▶ [Instructions to follow] Quote precisely the run of lines opening with the line containing "if (i == tail)" and closing with the line containing "Range = tuple[float, float]", and nothing else.

▶ [Material provided]
^^^^^^^^
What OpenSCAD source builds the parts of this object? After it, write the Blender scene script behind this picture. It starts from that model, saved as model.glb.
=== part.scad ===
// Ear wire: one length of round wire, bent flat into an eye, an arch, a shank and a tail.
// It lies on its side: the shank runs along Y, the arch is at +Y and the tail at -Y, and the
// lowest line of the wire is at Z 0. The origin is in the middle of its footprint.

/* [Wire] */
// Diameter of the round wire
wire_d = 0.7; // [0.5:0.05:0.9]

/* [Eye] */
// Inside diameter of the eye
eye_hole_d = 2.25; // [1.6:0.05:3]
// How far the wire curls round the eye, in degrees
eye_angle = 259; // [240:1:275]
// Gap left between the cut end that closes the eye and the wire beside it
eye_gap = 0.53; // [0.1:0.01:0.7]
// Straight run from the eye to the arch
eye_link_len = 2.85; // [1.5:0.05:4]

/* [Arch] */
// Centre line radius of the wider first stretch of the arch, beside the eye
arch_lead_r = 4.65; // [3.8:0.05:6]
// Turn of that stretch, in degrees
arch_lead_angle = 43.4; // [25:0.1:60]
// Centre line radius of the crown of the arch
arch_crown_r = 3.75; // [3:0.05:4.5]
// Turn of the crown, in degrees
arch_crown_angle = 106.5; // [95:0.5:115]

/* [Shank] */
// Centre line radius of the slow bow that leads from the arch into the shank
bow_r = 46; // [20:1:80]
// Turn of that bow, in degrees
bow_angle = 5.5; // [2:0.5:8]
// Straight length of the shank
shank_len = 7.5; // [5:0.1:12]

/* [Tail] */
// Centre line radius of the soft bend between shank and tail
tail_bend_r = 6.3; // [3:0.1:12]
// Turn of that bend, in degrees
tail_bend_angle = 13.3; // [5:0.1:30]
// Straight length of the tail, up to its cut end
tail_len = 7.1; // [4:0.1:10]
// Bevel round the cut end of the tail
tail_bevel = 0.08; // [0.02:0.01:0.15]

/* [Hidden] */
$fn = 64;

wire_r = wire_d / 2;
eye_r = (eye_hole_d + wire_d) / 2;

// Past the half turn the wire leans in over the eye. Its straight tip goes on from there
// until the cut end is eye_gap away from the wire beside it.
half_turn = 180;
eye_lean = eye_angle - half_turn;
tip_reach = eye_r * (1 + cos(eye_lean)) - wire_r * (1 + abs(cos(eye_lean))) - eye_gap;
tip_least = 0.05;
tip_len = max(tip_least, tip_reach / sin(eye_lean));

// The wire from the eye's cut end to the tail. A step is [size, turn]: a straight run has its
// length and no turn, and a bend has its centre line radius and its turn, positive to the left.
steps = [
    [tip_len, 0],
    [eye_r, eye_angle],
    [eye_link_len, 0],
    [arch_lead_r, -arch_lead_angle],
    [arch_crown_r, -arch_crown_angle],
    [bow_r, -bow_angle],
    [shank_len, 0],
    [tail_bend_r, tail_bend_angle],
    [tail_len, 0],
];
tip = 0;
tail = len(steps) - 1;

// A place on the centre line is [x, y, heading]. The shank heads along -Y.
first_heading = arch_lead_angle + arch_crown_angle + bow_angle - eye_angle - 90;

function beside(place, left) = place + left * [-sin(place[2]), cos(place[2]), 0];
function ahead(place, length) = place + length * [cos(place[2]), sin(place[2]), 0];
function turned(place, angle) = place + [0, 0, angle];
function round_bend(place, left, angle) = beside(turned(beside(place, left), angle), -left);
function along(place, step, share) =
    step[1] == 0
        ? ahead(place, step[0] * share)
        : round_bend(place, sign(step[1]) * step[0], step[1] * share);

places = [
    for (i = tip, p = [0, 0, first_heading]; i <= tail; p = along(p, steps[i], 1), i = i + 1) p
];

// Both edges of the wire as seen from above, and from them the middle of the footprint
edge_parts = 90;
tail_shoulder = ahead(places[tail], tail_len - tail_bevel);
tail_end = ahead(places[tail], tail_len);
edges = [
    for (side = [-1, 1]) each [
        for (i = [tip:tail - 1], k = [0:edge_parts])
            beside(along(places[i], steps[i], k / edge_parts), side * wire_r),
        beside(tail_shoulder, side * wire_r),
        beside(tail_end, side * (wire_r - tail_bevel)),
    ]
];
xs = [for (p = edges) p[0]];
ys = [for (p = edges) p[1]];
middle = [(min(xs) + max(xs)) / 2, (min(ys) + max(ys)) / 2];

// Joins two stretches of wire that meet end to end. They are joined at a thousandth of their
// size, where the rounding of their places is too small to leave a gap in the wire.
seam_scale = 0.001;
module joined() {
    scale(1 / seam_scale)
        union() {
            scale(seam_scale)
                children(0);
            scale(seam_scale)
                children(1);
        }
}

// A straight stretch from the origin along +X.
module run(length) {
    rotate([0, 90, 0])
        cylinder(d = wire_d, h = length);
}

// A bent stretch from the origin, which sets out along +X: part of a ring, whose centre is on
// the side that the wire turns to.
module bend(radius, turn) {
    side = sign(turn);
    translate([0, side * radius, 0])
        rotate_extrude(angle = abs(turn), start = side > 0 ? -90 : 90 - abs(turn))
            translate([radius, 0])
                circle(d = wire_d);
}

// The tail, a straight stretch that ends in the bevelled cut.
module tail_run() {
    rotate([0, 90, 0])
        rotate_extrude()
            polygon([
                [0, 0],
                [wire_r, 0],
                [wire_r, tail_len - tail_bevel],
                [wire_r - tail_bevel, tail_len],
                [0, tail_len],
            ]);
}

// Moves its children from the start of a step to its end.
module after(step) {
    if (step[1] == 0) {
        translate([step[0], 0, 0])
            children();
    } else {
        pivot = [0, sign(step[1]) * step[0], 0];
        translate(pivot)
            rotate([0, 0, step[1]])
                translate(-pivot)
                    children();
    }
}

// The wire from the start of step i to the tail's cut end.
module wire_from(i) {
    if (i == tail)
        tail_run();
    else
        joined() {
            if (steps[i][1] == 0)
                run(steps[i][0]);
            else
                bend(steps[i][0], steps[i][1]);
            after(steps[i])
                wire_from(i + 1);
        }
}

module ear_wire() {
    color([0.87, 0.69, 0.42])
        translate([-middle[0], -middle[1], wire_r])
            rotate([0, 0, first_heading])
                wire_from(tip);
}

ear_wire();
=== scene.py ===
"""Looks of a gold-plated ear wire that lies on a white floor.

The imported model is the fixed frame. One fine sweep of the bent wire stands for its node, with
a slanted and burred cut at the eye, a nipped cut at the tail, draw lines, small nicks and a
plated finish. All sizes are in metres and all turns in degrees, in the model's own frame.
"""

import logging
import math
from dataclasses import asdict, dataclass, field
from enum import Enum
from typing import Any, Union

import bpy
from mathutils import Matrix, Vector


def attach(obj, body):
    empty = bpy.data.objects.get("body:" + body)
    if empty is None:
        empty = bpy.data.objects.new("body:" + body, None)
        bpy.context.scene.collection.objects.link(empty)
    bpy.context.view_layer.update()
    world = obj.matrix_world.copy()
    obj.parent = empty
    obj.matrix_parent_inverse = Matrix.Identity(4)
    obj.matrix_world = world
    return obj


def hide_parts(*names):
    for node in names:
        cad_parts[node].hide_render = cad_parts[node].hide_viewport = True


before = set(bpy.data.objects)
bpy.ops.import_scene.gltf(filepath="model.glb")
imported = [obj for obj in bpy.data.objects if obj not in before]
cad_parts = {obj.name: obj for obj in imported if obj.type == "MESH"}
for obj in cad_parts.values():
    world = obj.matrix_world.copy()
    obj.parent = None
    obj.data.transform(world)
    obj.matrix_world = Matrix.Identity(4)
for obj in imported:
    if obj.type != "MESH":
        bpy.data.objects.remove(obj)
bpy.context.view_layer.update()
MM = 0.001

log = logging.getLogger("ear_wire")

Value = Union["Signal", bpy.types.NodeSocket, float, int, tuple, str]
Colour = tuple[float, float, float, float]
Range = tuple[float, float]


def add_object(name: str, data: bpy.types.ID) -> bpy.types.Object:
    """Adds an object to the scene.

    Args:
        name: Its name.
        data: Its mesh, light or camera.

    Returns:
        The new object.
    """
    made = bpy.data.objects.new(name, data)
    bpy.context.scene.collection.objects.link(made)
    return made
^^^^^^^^
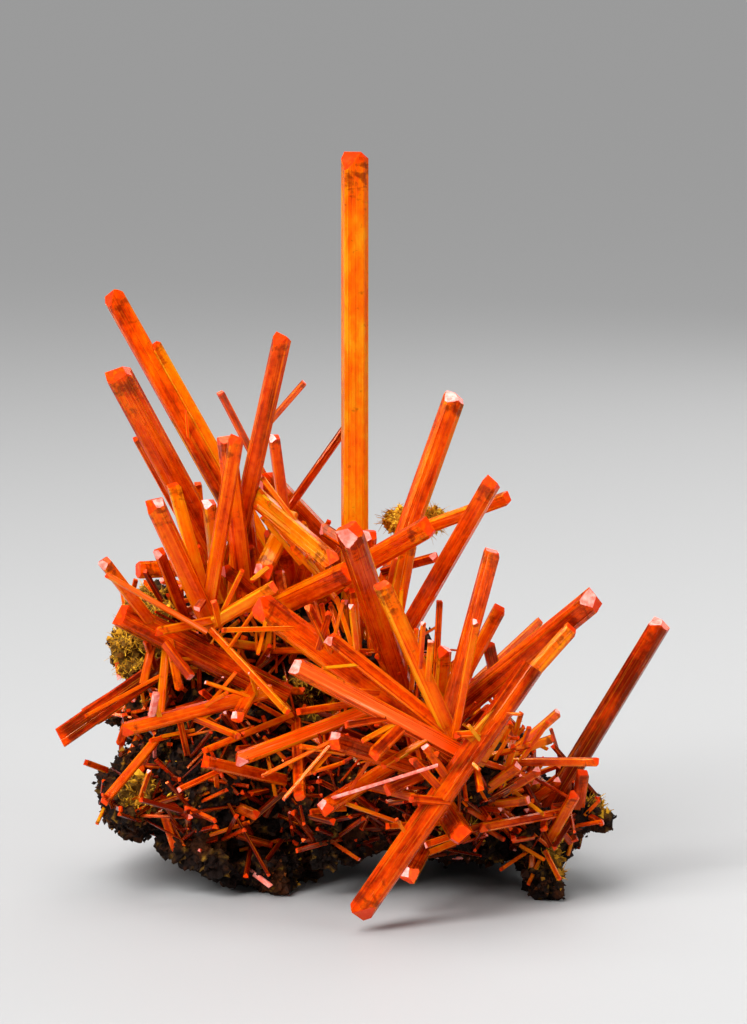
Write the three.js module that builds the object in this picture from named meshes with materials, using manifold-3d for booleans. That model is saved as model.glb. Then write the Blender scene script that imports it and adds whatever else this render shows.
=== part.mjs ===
^^^^^^^^
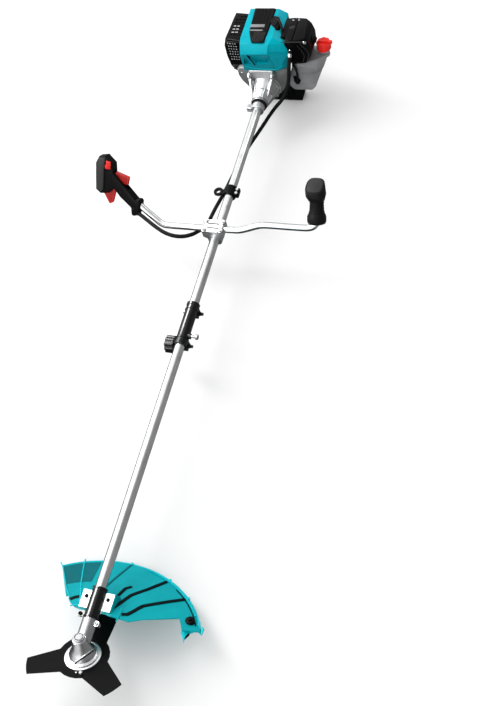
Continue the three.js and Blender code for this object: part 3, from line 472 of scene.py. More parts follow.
^^^^^^^^
▶ [Answer to this exercise]
    if (i == tail)
        tail_run();
    else
        joined() {
            if (steps[i][1] == 0)
                run(steps[i][0]);
            else
                bend(steps[i][0], steps[i][1]);
            after(steps[i])
                wire_from(i + 1);
        }
}

module ear_wire() {
    color([0.87, 0.69, 0.42])
        translate([-middle[0], -middle[1], wire_r])
            rotate([0, 0, first_heading])
                wire_from(tip);
}

ear_wire();
=== scene.py ===
"""Looks of a gold-plated ear wire that lies on a white floor.

The imported model is the fixed frame. One fine sweep of the bent wire stands for its node, with
a slanted and burred cut at the eye, a nipped cut at the tail, draw lines, small nicks and a
plated finish. All sizes are in metres and all turns in degrees, in the model's own frame.
"""

import logging
import math
from dataclasses import asdict, dataclass, field
from enum import Enum
from typing import Any, Union

import bpy
from mathutils import Matrix, Vector


def attach(obj, body):
    empty = bpy.data.objects.get("body:" + body)
    if empty is None:
        empty = bpy.data.objects.new("body:" + body, None)
        bpy.context.scene.collection.objects.link(empty)
    bpy.context.view_layer.update()
    world = obj.matrix_world.copy()
    obj.parent = empty
    obj.matrix_parent_inverse = Matrix.Identity(4)
    obj.matrix_world = world
    return obj


def hide_parts(*names):
    for node in names:
        cad_parts[node].hide_render = cad_parts[node].hide_viewport = True


before = set(bpy.data.objects)
bpy.ops.import_scene.gltf(filepath="model.glb")
imported = [obj for obj in bpy.data.objects if obj not in before]
cad_parts = {obj.name: obj for obj in imported if obj.type == "MESH"}
for obj in cad_parts.values():
    world = obj.matrix_world.copy()
    obj.parent = None
    obj.data.transform(world)
    obj.matrix_world = Matrix.Identity(4)
for obj in imported:
    if obj.type != "MESH":
        bpy.data.objects.remove(obj)
bpy.context.view_layer.update()
MM = 0.001

log = logging.getLogger("ear_wire")

Value = Union["Signal", bpy.types.NodeSocket, float, int, tuple, str]
Colour = tuple[float, float, float, float]
Range = tuple[float, float]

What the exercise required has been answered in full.